Smelt (Shishamo) 1/5:

This dish is labelled "Smelt" on the menu. The correct name for it in terms of Japanese dining is Shishamo. Again like the Tuna Tataki its a dish that is difficult to go wrong. Yet, this Shishamo was undercooked and drenched in a sweet soy saunce which they then expect you to later eat it with mayonnaise?




Oytster Motoyaki 1/5:

The Oysters were not properly cleaned. I waited a few hours after injesting a small portion of this dish to determine whether or not I could instigate a law suit. Lucky for them the small dose of contamination was insufficient in poisoning my system.



Amaebi Sashimi 0/5:

I have to begin by saying that neither the server, the manager nor the chef knew what I meant when I ordered Amaebi Sashimi. And they dare refer to themselves as a Japanese restaurant? On top of this the shrimp seemed like some cheap malay baby shrimp from South-East Asia where its only purpose is either crushing into a prawn paste or turning it into one of the variations of dried packet shrimp.
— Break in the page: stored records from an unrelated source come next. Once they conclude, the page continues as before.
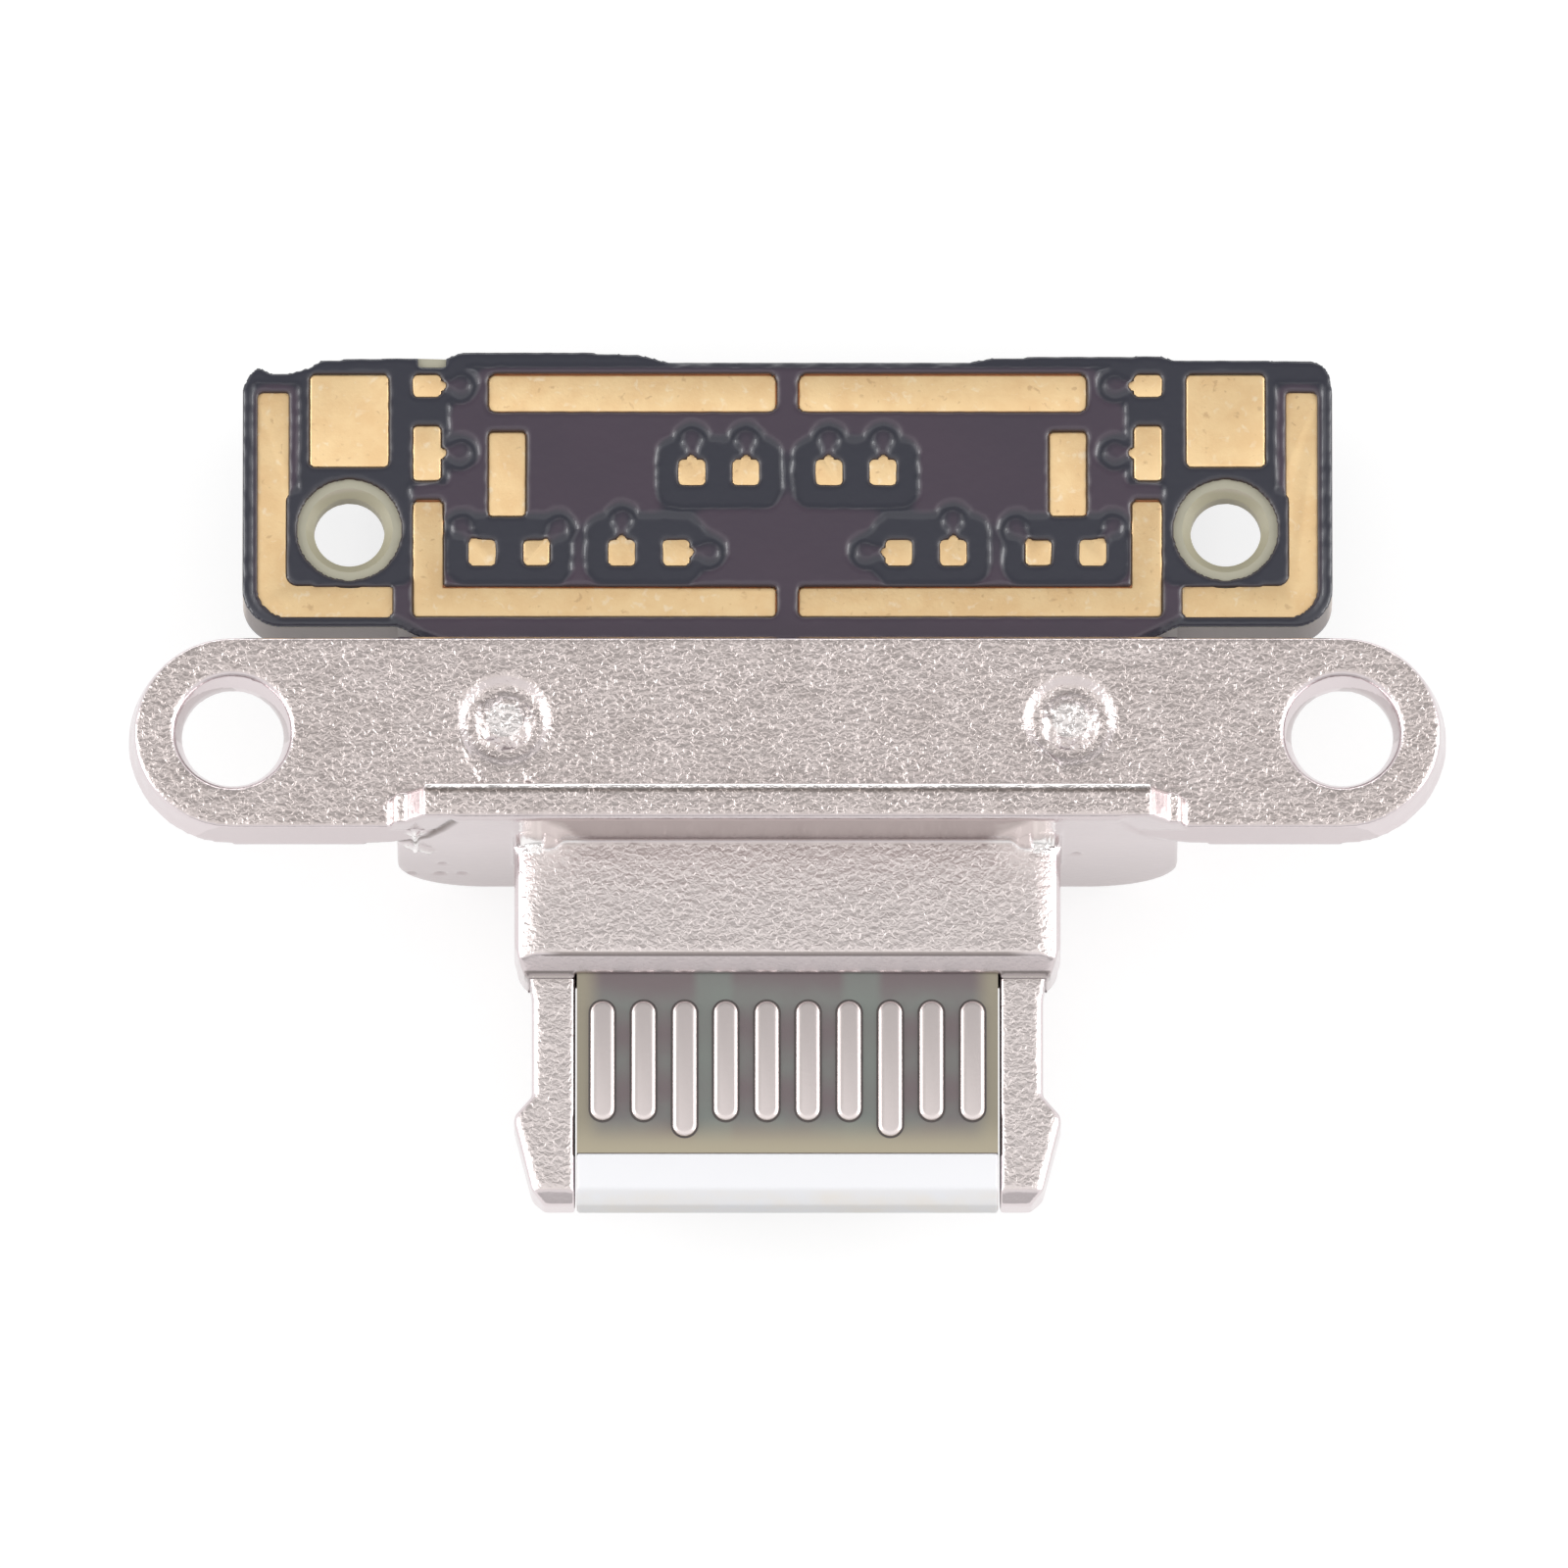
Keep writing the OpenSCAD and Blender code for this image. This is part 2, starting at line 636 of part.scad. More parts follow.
module outer_ground_pad_2d() {
    difference() {
        intersection() {
            rounded_box_2d(outer_arm_x, arm_y, outer_x1, pads_rear - supply_bar_d / 2, pad_round);
            rounded_box_2d(0, arm_y, outer_x1, board_rear, board_corner_r - copper_margin);
        }
        rounded_box_2d(0, arm_rear, outer_x0, board_rear, ground_arm_w);
        hole_clear_2d();
    }
}

// Rounded box kept clear round the locating hole, which bites into the outer pad's column
module hole_clear_2d() {
    half = hole_clear_r + ring_clear / 3;
    rounded_box_2d(locating_x - half, locating_y - hole_clear_r + pad_round / 2,
        locating_x + half, locating_y + hole_clear_r * 2 / 3, pocket_round * 2 / 3);
}

module inner_ground_pad_2d() {
    rounded_box_2d(inner_x0, arm_y, inner_x1, inner_pad_rear, pad_round);
    rounded_box_2d(middle_gap, arm_y, inner_x1, arm_rear, pad_round);
}

module rear_supply_pad_2d() {
    rounded_box_2d(middle_gap, pads_rear - supply_bar_d, supply_x1, pads_rear, 1.5 * pad_round);
}

module upright_supply_pad_2d() {
    mid = pads_rear - supply_bar_d - (supply_bar_d + upright_d) / 2;
    rounded_box_2d(supply_x1 - upright_w, mid - upright_d / 2, supply_x1, mid + upright_d / 2,
        pad_round);
}

module corner_pad_2d() {
    rounded_box_2d(locating_x - corner_pad_w / 2, pads_rear - corner_pad_d,
        locating_x + corner_pad_w / 2, pads_rear, pad_round);
}

// Pad in the inner ground pad's column, with its inner side drawn out to a blunt point
module pointed_pad_2d(y, depth) {
    reach = depth / 2 - pad_round;
    blunt = min(reach, small_pad_d / 3);
    rounded_box_2d(inner_x0 + pad_round / 2, y - depth / 2, inner_x1, y + depth / 2, pad_round);
    polygon([[inner_x0 - pad_round / 3, y - blunt / 2], [inner_x0 + pad_round, y - blunt],
             [inner_x0 + pad_round, y + blunt], [inner_x0 - pad_round / 3, y + blunt / 2]]);
}

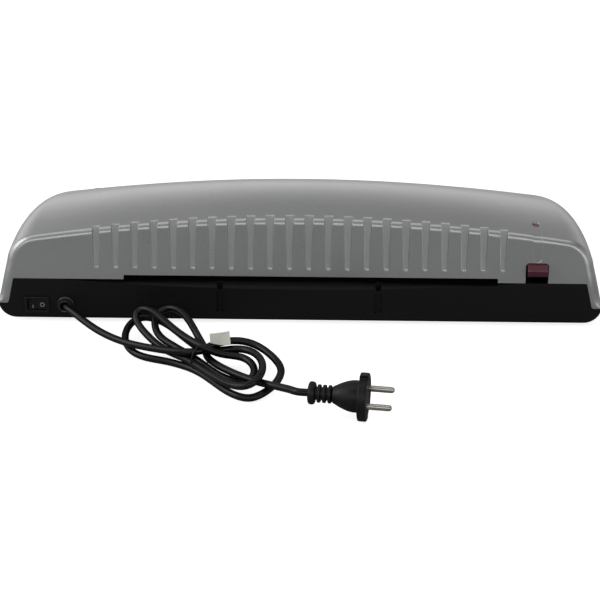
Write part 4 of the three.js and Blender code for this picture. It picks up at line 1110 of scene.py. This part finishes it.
def build_panel():
    """The control panel, its two keys and two lenses."""
    half_l, half_w = PANEL_LENGTH / 2, PANEL_WIDTH / 2
    plate = prism(rounded_rectangle(0, 0, half_l, half_w, 2.8), along_z, -PANEL_DEPTH, 0.6)
    plate = bevelled(plate, 0.35, 3, above=60)
    flange = box((-half_l - 2, -half_w - 2, -PANEL_DEPTH - 1.4), (half_l + 2, half_w + 2, -PANEL_DEPTH + 0.6))
    key_xs, lens_xs, key_r, lens_r = (-15, -3), (8, 16), 3.9, 1.7
    holes = [prism(circle(x, 0, key_r + GAP, 36), along_z, -9, 9) for x in key_xs]
    holes += [prism(circle(x, 0, lens_r + GAP, 24), along_z, -9, 9) for x in lens_xs]
    plate = cut(add(plate, flange), joined(holes))
    piece("panel_plate", moved(plate, PANEL), "panel_plastic", ["control_panel"])
    for name, x in (("power", key_xs[0]), ("mode", key_xs[1])):
        dish = [(3.2, 1.76), (2.6, 1.6), (1.4, 1.42), (0, 1.36)]
        profile = [(0, -5), (key_r, -5), (key_r, 1.1), (3.8, 1.5), (3.55, 1.75), *dish]
        key = moved(lathe(profile, 40), PANEL @ shift(x, 0, 0) @ UPRIGHT)
        piece(f"{name}_key_cap", key, "silver_button", [f"{name}_button"], f"{name}_key")
    for name, x, slot in (("ready", lens_xs[0], "green_lens"), ("power", lens_xs[1], "red_lens")):
        profile = [(0, -4), (lens_r, -4), (lens_r, 0.3), (1.5, 0.6), (1.1, 0.8), (0.6, 0.88), (0, 0.9)]
        lens = moved(lathe(profile, 28), PANEL @ shift(x, 0, 0) @ UPRIGHT)
        piece(f"{name}_lamp", lens, slot, [f"{name}_lens"])


# ------------------------------------------------------------------ mains cord, tie and plug

TIE = Vector((76, 157, 0))
HANK_YAW = math.radians(140)
HANK_NEAR = Vector((math.sin(HANK_YAW), -math.cos(HANK_YAW), 0))
TWIST_SIDE = Vector((-0.766, 0.643, 0))


def tied(near, z):
    """A strand's place inside the tie."""
    return TIE + HANK_NEAR * near + Z_AXIS * z


def cord_line():
    """The cord's centre line: from the bush to the tie, three loops each side of it, then to the plug."""
    lead = [(195.8, 60, 16.5), (195.8, 70, 16.5), (195, 76.5, 16.3), (183, 89, 13.6), (172, 102, 11.5)]
    lead += [(157, 117, 10.4), (142, 128, 10), (126, 138, 11), (106, 146.5, 12.5)]
    big_right = [(66, 150, 20), (53, 146, 22), (39, 146, 21), (27, 153, 19), (15, 169, 16), (10, 180, 14)]
    big_right += [(12, 190, 11), (19, 199, 6), (30, 207, 3.5), (36, 209, 3.2), (47, 204, 3.2), (60, 189, 3.2)]
    big_left = [(103, 147, 3.2), (120, 144, 3.2), (133, 135, 3.2), (141, 119, 4), (143, 106, 7)]
    big_left += [(139, 91, 10), (130, 85.5, 13), (116, 94, 15), (100, 113, 15)]
    mid_right = [(60, 150, 15), (44, 150, 17), (32, 159, 18), (25, 178, 19), (25, 197, 19), (31, 210, 17)]
    mid_right += [(41, 211, 13), (58, 192, 9)]
    tall_left = [(104, 137, 7), (120, 118, 9), (133, 104, 15), (136, 95, 20), (128, 91, 24), (117, 102, 25)]
    tall_left += [(102, 128, 23)]
    small_right = [(60, 156, 13), (45, 155, 13), (35, 164, 12), (31, 175, 9), (35, 183, 5)]
    small_right += [(45, 184, 3.5), (62, 173, 3.5)]
    high_left = [(100, 137, 9), (115, 122, 10), (119, 101, 15), (115, 91, 20), (106, 90, 24), (96, 99, 25)]
    high_left += [(87, 117, 23), (79, 138, 20)]
    out = [(62, 172, 12), (44, 186, 11), (27, 199, 12), (16, 207, 14), (6, 216, 16.5)]
    line = [*lead, tied(3.1, 14), *big_right, tied(3.1, 3.3), *big_left, tied(-3.1, 14), *mid_right]
    line += [tied(6.2, 8.6), *tall_left, tied(0, 19.2), *small_right, tied(0, 8.6), *high_left]
    return [*line, tied(-6.2, 8.6), *out, *[PLUG_END + PLUG_AXIS * step for step in (-11, -4, 2)]]


def settled(path, radius, rounds=160):
    """Pushes strands that run into each other apart, keeps them off the table, and evens the bends."""
    points = np.array([tuple(p) for p in path])
    count = len(points)
    spacing = np.linalg.norm(np.diff(points, axis=0), axis=1)
    travelled = np.concatenate([[0], np.cumsum(spacing)])
    far_apart = np.abs(travelled[:, None] - travelled[None, :]) > 6 * radius
    free = np.ones(count)
    pinned = 20
    free[:pinned] = 0
    free[-pinned:] = 0
    for _ in range(rounds):
        offset = points[:, None, :] - points[None, :, :]
        distance = np.linalg.norm(offset, axis=2) + 1e-9
        depth = np.where(far_apart, np.clip(2.04 * radius - distance, 0, None), 0)
        push = (offset / distance[:, :, None] * depth[:, :, None]).sum(axis=1)
        touching = np.maximum(1, (depth > 0).sum(axis=1))
        points += 0.5 * push / touching[:, None] * free[:, None]
        average = (points[:-2] + points[2:]) / 2
        points[1:-1] += 0.12 * (average - points[1:-1]) * free[1:-1, None]
        points[:, 2] = np.maximum(points[:, 2], radius * 1.02)
    return [Vector(p) for p in points]


def build_cord():
    path = settled(spline(cord_line(), 7), CORD_R)
    piece("mains_cord", sweep(path, CORD_R, 16), "cord_pvc", ["power_cord"])


def plug_matrix():
    level = Vector((-PLUG_AXIS.y, PLUG_AXIS.x, 0))
    across = level * math.cos(PLUG_ROLL) + Z_AXIS * math.sin(PLUG_ROLL)
    turn = Matrix((across, PLUG_AXIS, across.cross(PLUG_AXIS))).transposed().to_4x4()
    return shift(*PLUG_END) @ turn


def build_plug():
    """The plug: collar, ribbed neck, gripping bulb and a round flange that carries the two pins."""
    collar = [(7.2, -3), (8.2, -2.5), (8.8, -1.5), (8.9, -0.3), (8.7, 1), (8.0, 2.0), (7.0, 2.4), (5.0, 2.6)]
    neck = []
    rib, valley, ribs, rib_pitch = 7.0, 5.0, 3, 4.1
    for k in range(ribs):
        start = 4 + rib_pitch * k
        neck += [(valley, start - 0.2), (rib - 0.3, start), (rib, start + 0.4), (rib, start + 2.0)]
        neck += [(rib - 0.3, start + 2.4), (valley, start + 2.6)]
    bulb = [(6.4 + 5.9 * math.sin(i / 12 * math.pi / 2), 15.8 + 17.4 * i / 12) for i in range(13)]
    bulb += [(12.2, 34.4), (12.4, 35.6)]
    flange = [(17.4, 35.6), (18.2, 35.9), (18.5, 36.7), (18.5, 41.3), (18.2, 42.1), (17.5, 42.4)]
    face = [(14.2, 42.4), (13.8, 42), (0, 42)]
    profile = [(0, -3), *collar, *neck, *bulb, *flange, *face]
    body = lathe(profile, 72)
    cuts = [prism(circle(0, 0, 3.3, 24), along_y, -5, 6)]
    for side in (-1, 1):
        # A grip notch in the flange's edge, and a dimple where the pin comes out.
        cuts.append(prism(rounded_rectangle(0, side * 18.2, 4.4, 3, 1.2), along_y, 35, 44))
        cuts.append(prism(circle(side * PIN_SPACING / 2, 0, 2.7, 24), along_y, 35, 44))
    body = moved(cut(body, joined(cuts)), plug_matrix())
    piece("plug_moulding", body, "plug_pvc", ["plug_body"], above=50)
    for index, side in ((1, -1), (2, 1)):
        profile = [(0, 35.5), (2.4, 35.5), *arc(0, 59, 2.4, 0, 80, 4), (0, 61.4)]
        pin = moved(lathe(profile, 32), plug_matrix() @ shift(side * PIN_SPACING / 2, 0, 0))
        piece(f"contact_pin_{index}", pin, "nickel_pin", [f"plug_pin_{index}"])


def build_tie():
    """A wire bound once round the hank with its ends twisted together, and the paper tag it held."""
    wire, steps, half_width, half_height, middle_z = 0.6, 40, 10.4, 11.2, 11.4
    loop = []
    for i in range(steps):
        angle = 2 * math.pi * i / steps
        height = middle_z + half_height * math.sin(angle)
        loop.append(tied(half_width * math.cos(angle), max(height, wire + 0.1)))
    piece("tie_loop", sweep(loop, wire, 10, loop=True), "tie_wire", ["twist_tie"])
    for name, phase in (("tie_end_a", 0), ("tie_end_b", math.pi)):
        line = []
        for i in range(25):
            share = i / 24
            turn = phase + share * 4 * math.pi
            spread = 0.55 + (2.2 * max(0, share - 0.7) / 0.3) * (1 if phase else -1) * 0.5
            centre = tied(-9.6 - 9 * share, 19 + 2.5 * share)
            line.append(centre + spread * (Z_AXIS * math.sin(turn) + TWIST_SIDE * math.cos(turn)))
        piece(name, sweep(spline(line, 3), 0.5, 8), "tie_wire")
    build_tag()


def build_tag():
    """The paper tag, leaning back on the hank so that it faces upwards."""
    columns, rows, half_thickness = 14, 8, 0.16
    half_w, half_h = 8.0, 5.6

    def point(i, k, side):
        u, v = i / columns * 2 - 1, k / rows * 2 - 1
        curl = 1.3 * u * u - 0.5 * v * u + 0.5 * math.sin(2.4 * u + v)
        return (u * half_w, curl + side * half_thickness, v * half_h * (1 - 0.12 * u))

    rings = []
    for i in range(columns + 1):
        front = [point(i, k, -1) for k in range(rows + 1)]
        back = [point(i, k, 1) for k in range(rows, -1, -1)]
        rings.append(front + back)
    tag = moved(loft(rings), shift(60.8, 150.5, 25) @ spin(8, "Z") @ spin(60, "X"))
    piece("paper_tag", tag, "tag_paper", ["twist_tie_tag"])


# ------------------------------------------------------------------ CAD pieces that stay as they are


def finish_cad_nodes():
    """Gives every CAD piece that is still shown the material of its own slot."""
    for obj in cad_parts.values():
        slots = [slot.material.name.split(".")[0] for slot in obj.material_slots if slot.material]
        known = [slot for slot in slots if slot in MATERIALS] or ["plated_steel"]
        for index, slot in enumerate(obj.material_slots):
            slot.material = MATERIALS[known[min(index, len(known) - 1)]]


# ------------------------------------------------------------------ floor, light and camera


FAR_LOW, FAR_HIGH = 0.95, 0.24
NEAR_LOW, NEAR_HIGH = 0.05, 0.12


def build_floor():
    """A pale sweep: white where the camera sees it, otherwise paler beyond the machine than before it."""
    reach = 6.0
    corners = [(-reach, -reach, 0), (reach, -reach, 0), (reach, reach, 0), (-reach, reach, 0)]
    mesh = bpy.data.meshes.new("floor")
    mesh.from_pydata(corners, [], [(0, 1, 2, 3)])
    n = Nodes("pale_floor")
    clouds = n.noise(2, detail=2)
    seen = n.node("ShaderNodeLightPath").outputs["Is Camera Ray"]
    depth = n.node("ShaderNodeSeparateXYZ", Vector=n.place).outputs["Y"]
    near = n.mix(clouds, rgb(0.29, 0.295, 0.30), rgb(0.33, 0.335, 0.34))
    lit = n.mix(n.span(depth, 1.0, 0.0, -0.35, 0.0), near, rgb(0.85, 0.85, 0.84))
    n.set(Base_Color=n.mix(seen, lit, rgb(0.9, 0.9, 0.9)))
    n.set(Roughness=0.9, Emission_Color=rgb(1, 1, 1), Emission_Strength=n.span(seen, 0.0, 0.8))
    mesh.materials.append(n.owner)
    placed("floor", mesh)


def aimed(name, data, place, forward):
    """A light or a camera at a place, in metres, looking forward."""
    obj = placed(name, data)
    obj.location = place
    obj.rotation_mode = "QUATERNION"
    obj.rotation_quaternion = forward.to_track_quat("-Z", "Y")
    return obj


def soft_light(name, place, aim_z, size, power):
    light = bpy.data.lights.new(name, "AREA")
    light.shape = "RECTANGLE"
    light.size, light.size_y = size
    light.energy = power
    aimed(name, light, place, Vector((0, 0, aim_z)) - Vector(place))


def build_world():
    """A studio that is pale beyond the machine, brightest low down, dimmer at -X and on the camera's side."""
    n = Nodes("studio", "worlds", "Background")
    towards = n.node("ShaderNodeTexCoord").outputs["Generated"]
    direction = n.node("ShaderNodeSeparateXYZ", Vector=towards).outputs

    def ramp(axis, start, end, low, high):
        return n.span(direction[axis], low, high, start, end, "SMOOTHSTEP")

    blend = n.tree.nodes.new("ShaderNodeMix")
    n.put(blend.inputs[0], ramp("Y", 0.2, 0.85, 0.0, 1.0))
    n.put(blend.inputs[2], ramp("Z", 0.0, 0.75, FAR_LOW, FAR_HIGH))
    n.put(blend.inputs[3], ramp("Z", 0.0, 0.9, NEAR_LOW, NEAR_HIGH))
    side = ramp("X", -0.8, 0.1, 0.55, 1.0)
    n.set(Strength=n.math("MULTIPLY", blend.outputs[0], side), Color=rgb(1.0, 1.0, 0.985))
    bpy.context.scene.world = n.owner


def build_camera():
    """Looks down at the rear face from a little to the right of straight behind."""
    elevation, yaw = math.radians(25.5), math.radians(1.4)
    sensor, frame_px, focal_px = 36, 600, 1700
    level = Vector((math.sin(yaw), -math.cos(yaw), 0))
    forward = level * math.cos(elevation) - Z_AXIS * math.sin(elevation)
    right = Vector((-math.cos(yaw), -math.sin(yaw), 0))
    up = right.cross(forward)
    rear_foot = Vector((0, HALF_DEPTH, BOTTOM_Z))
    aside, above, distance = 0.84, 17.56, 1428.6
    place = rear_foot + right * aside + up * above - forward * distance
    camera = aimed("camera", bpy.data.cameras.new("camera"), TO_FRAME @ place, forward)
    camera.data.sensor_width = sensor
    camera.data.lens = sensor * focal_px / frame_px
    camera.data.clip_start = 0.01
    bpy.context.scene.camera = camera


def build_stage():
    build_floor()
    build_world()
    soft_light("overhead", (0.0, 0.0, 1.5), 0, (2.2, 0.8), 3.5)
    soft_light("rear_strip", (0.0, 1.6, 0.8), 0.05, (3.2, 0.7), 8)
    soft_light("left_top", (1.5, 0.2, 1.0), 0.05, (1.0, 1.0), 6)
    soft_light("right_card", (-1.7, 1.5, 0.35), 0.05, (1.0, 0.7), 2.5)
    build_camera()
    view = bpy.context.scene.view_settings
    view.view_transform = "Standard"
    view.look = "None"


# ------------------------------------------------------------------ build


def build():
    outer, hollow = body_form(0), body_form(WALL)
    build_cover(outer, hollow)
    build_base(outer, hollow)
    build_tray()
    build_feet()
    build_switch()
    build_relief()
    build_lever()
    build_marker()
    build_panel()
    build_cord()
    build_plug()
    build_tie()
    finish_cad_nodes()
    build_stage()


build()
Again, they chose to use the hot sauce.

I think its blatantly obvious to all that this place should be avoided at all costs. Service is bad. The atmosphere is terrible. Cleanliness is a major issue and the food is atrocious. For what you are getting (which is nothing) the prices are ridiculous. All up this regretful taste test cost me $58.75. Needless to say I did not tip and had to rely on cup cake icing to conceal the filth I had injested. Minami Haruka's advise to the owners? Inconspicuously burn down your shoebox and claim the insurance.